While one may conclude from this that Law was somewhat legalistic, he
actually had some rather liberal ideas: Law denied, for example, that
God had wrath, and Wesley disagreed with him on that. (While Wesley
denied that God was passionately angry, he still believed that God was
angry in a just sense.)
I have my doubts that I would qualify as saved under Wesley’s
soteriology. Actually, Wesley had his doubts that many people he knew
who were baptized were truly saved! Still, I do allow some of Wesley’s
insights to inform my own spirituality. For example, I believe that, in
some way, shape, or form, I should be guided by God’s law, and that
salvation is not just about me being forgiven, but me being more like
God in my character.
And, while I am on the topic of the image of God, I was interested to
learn that, for Wesley, even animals are in God’s image, on some level,
insofar as they have will and liberty; humans reflect God’s image more
fully, Wesley held, but animals reflect it, too, in some way.
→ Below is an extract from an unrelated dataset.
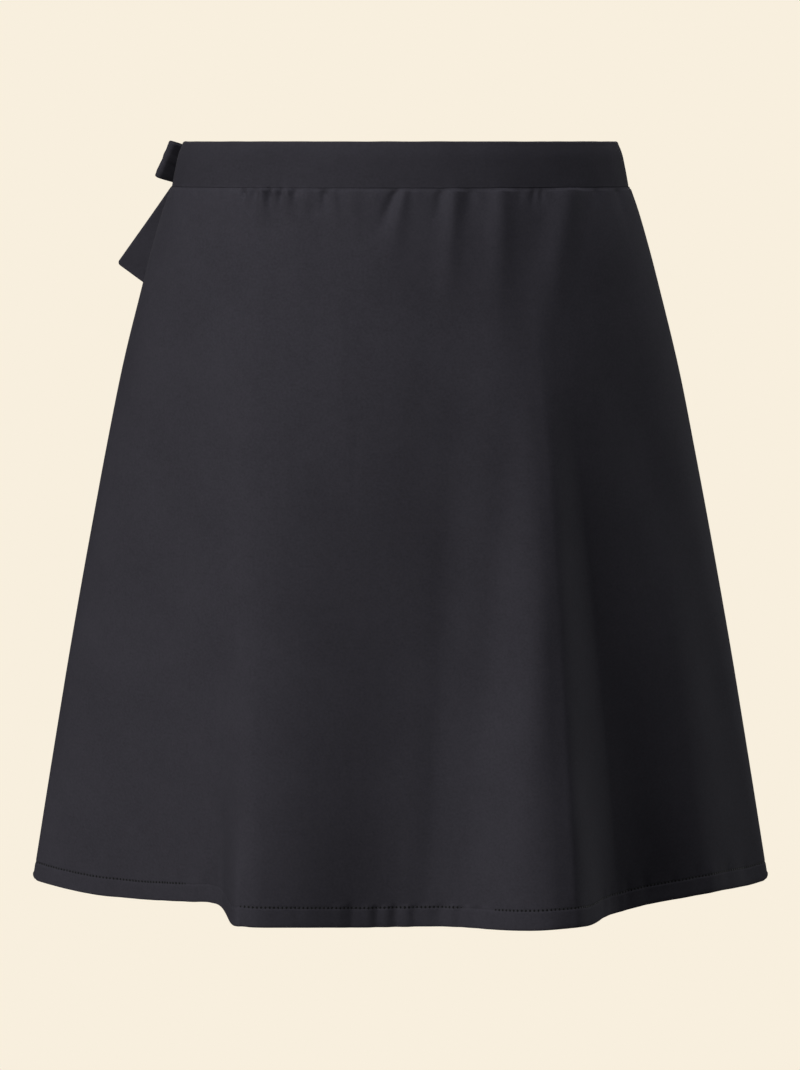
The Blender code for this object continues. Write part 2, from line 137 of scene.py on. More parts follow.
ShortsRow = namedtuple("ShortsRow", "drop centre half_width depth_back depth_front")
SHORTS_ROWS = rows_of(
    ShortsRow,
    (0.000, 0.0000, 0.1256, 0.0854, 0.0854),
    (0.040, 0.0000, 0.1335, 0.0920, 0.0880),
    (0.090, 0.0010, 0.1405, 0.0995, 0.0890),
    (0.150, 0.0120, 0.1360, 0.1020, 0.0875),
    (0.200, 0.0400, 0.1110, 0.0960, 0.0830),
    (0.245, 0.0776, 0.0774, 0.0830, 0.0760),
    (0.285, 0.0790, 0.0735, 0.0730, 0.0700),
    (0.325, 0.0800, 0.0700, 0.0690, 0.0670),
)

# ---- the cloth's finer shape

# A gather runs down from the band seam, in millimetres: at and drift lie along X, reach is its length, height
# is how far it stands out (a trough is negative), and width is its half breadth at the seam. spread is the
# share of that breadth which it gains by its lower end.
Gather = namedtuple("Gather", "at reach drift height width spread")
BACK_GATHERS = rows_of(
    Gather,
    (-84.1, 8, 0, -2.05, 1.3, 0.4), (-81, 12, -0.3, 1.53, 1.6, 0.5), (-77.2, 7, 0, -1.53, 1.7, 0.3),
    (-73.6, 26, 0.6, 3, 2.6, 0.6), (-70.1, 12, 0, -2.55, 1.5, 0.3), (-66.8, 13, 0.5, 2.56, 2, 0.5),
    (-63.8, 9, 0, -1.7, 1.3, 0.3), (-60.2, 18, 0.4, 2.39, 2.3, 0.6), (-56.6, 8, 0, -1.29, 1.5, 0.4),
    (-50, 16, -0.5, 1.29, 3.2, 0.6), (-40.4, 17, -0.4, -1.8, 2, 0.5), (-35.8, 26, 2.4, 1.04, 2.2, 0.8),
    (-25.6, 36, 0.8, 1.16, 4.6, 0.5), (-13.4, 14, 0.4, 0.52, 3, 0.4), (-1.8, 30, -12.5, -1.87, 2.7, 0.8),
    (1.8, 52, -9.5, 1.59, 3.3, 1.2), (9.5, 14, 0.5, 0.38, 3, 0.5), (22, 22, -3.6, -1.1, 2.5, 0.5),
    (28.6, 80, -6, 1.87, 4.3, 0.7), (37, 24, 1, -0.88, 3, 0.8), (53.6, 88, -3, 2.2, 5.6, 0.7),
    (64, 11, 0, -0.45, 1.8, 0.3), (71.6, 14, -1, -1.04, 1.7, 0.5), (76, 12, -0.8, -0.83, 1.4, 0.3),
    (90.6, 96, -15, 3.3, 7.4, 0.5), (106, 12, 1, -0.6, 2.2, 0.3), (118.5, 34, 9, -1.04, 2.4, 0.6),
)
FRONT_GATHERS = rows_of(
    Gather,
    (-121, 26, -7, -0.8, 2.4, 0.6), (-96, 14, -1, 0.64, 2.6, 0.5), (-90.5, 9, 0, -0.72, 1.6, 0.3),
    (-84, 52, 8, 1.52, 5.4, 0.8), (-71, 11, 0.6, -0.72, 1.8, 0.3), (-62.5, 20, 1, 0.88, 3.1, 0.6),
    (-49, 66, 3, 1.6, 6.4, 0.7), (-39.5, 12, 0, -0.8, 1.8, 0.3), (-30, 18, -1.4, 0.8, 2.8, 0.6),
    (-14.5, 34, 4, 1.28, 3.8, 0.9), (-8, 10, 0, -0.8, 1.5, 0.3), (4, 9, 0.3, -0.56, 1.6, 0.3),
    (11.5, 22, 1.2, 0.8, 2.8, 0.6), (27, 58, -5, 1.52, 5.8, 0.8), (37, 12, 0, -0.8, 1.9, 0.3),
    (46.5, 15, -0.6, 0.67, 2.4, 0.5), (59, 28, -3, 0.96, 3.4, 0.7), (66, 9, 0, -0.67, 1.6, 0.3),
    (77.5, 70, 6, 1.68, 6.6, 0.8), (90, 12, 1, -0.67, 2, 0.4), (104, 22, 4, 0.72, 3.4, 0.6),
)
GATHER_AT_SEAM = 0.15  # share of its height that a gather has at the seam
GATHER_RISE = 1.6  # millimetres below the seam where it has all of its height

# A crease lies anywhere on a panel: millimetres along X (on the shorts, in from the nearer seam) and down
# from the panel's top, its half breadth and half length, how far it leans for each unit down, and its height.
Crease = namedtuple("Crease", "at drop half_width half_length lean height")
BACK_CREASES = rows_of(
    Crease,
    (-46, 11.5, 2.2, 3.5, 0, -0.4), (-24, 142, 1.8, 13, -0.1, -0.16),
    (-44, 70, 5, 46, 0.03, -0.28), (-31, 84, 4, 60, 0.02, 0.22),
    (-65.5, 46, 5.5, 30, 0.02, -0.5), (-54, 52, 5.5, 34, 0, 0.35),
    (-80, 86, 8, 50, -0.1, 0.3), (14, 96, 9, 60, -0.06, -0.35),
    (68, 150, 10, 70, 0.1, 0.55), (104, 70, 7, 50, 0.26, -0.45),
    (-104, 96, 10, 70, -0.22, 0.4), (-150, 330, 9, 60, -0.2, -0.4),
    (-10, 300, 14, 70, -0.1, -0.45), (46, 262, 10, 150, -0.1, -2.1),
    (71, 262, 11, 150, -0.1, 1.8), (-76, 372, 7, 40, 0, 0.7),
)
FRONT_CREASES = rows_of(
    Crease,
    (-62, 96, 7, 56, -0.1, -0.4), (-20, 130, 9, 66, -0.04, 0.35),
    (34, 118, 8, 70, 0.06, -0.35), (70, 84, 6, 46, 0.12, 0.3),
    (108, 150, 9, 70, 0.24, 0.45), (-112, 170, 9, 80, -0.22, 0.45),
    (-4, 280, 13, 60, 0.03, -0.45), (40, 320, 10, 50, 0.08, 0.4),
    (-150, 300, 10, 60, -0.24, -0.45), (150, 320, 11, 60, 0.24, -0.4),
)
SHORTS_CREASES = rows_of(
    Crease,
    (16, 215, 5, 16, 0.9, 0.45), (26, 228, 5, 14, 1.1, -0.45),
    (38, 205, 7, 22, 0.8, 0.4), (60, 120, 9, 50, 0.2, -0.3),
    (22, 268, 5, 10, 0.7, 0.4), (84, 262, 8, 30, 0.3, -0.35),
)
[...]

It was interesting for me to read this book after reading a book by
atheist Victor Stenger. Stenger’s book, of course, heightened my
questioning of whether or not there is a God; Collins’ book, by
contrast, made me wonder if there are Christians who have authentic
experiences of God, whereas I do not. Of course, Stenger argues that
spiritual experiences have a natural explanation, that they are related
to a part of the brain. That could be. Personally, I believe that
there are people who are especially in touch with that, but I doubt that
God condemns everyone who is not. I believe that God honors when
people realize their need for forgiveness, try to do better, and rely on
God for that, even if they lack powerful spiritual experiences.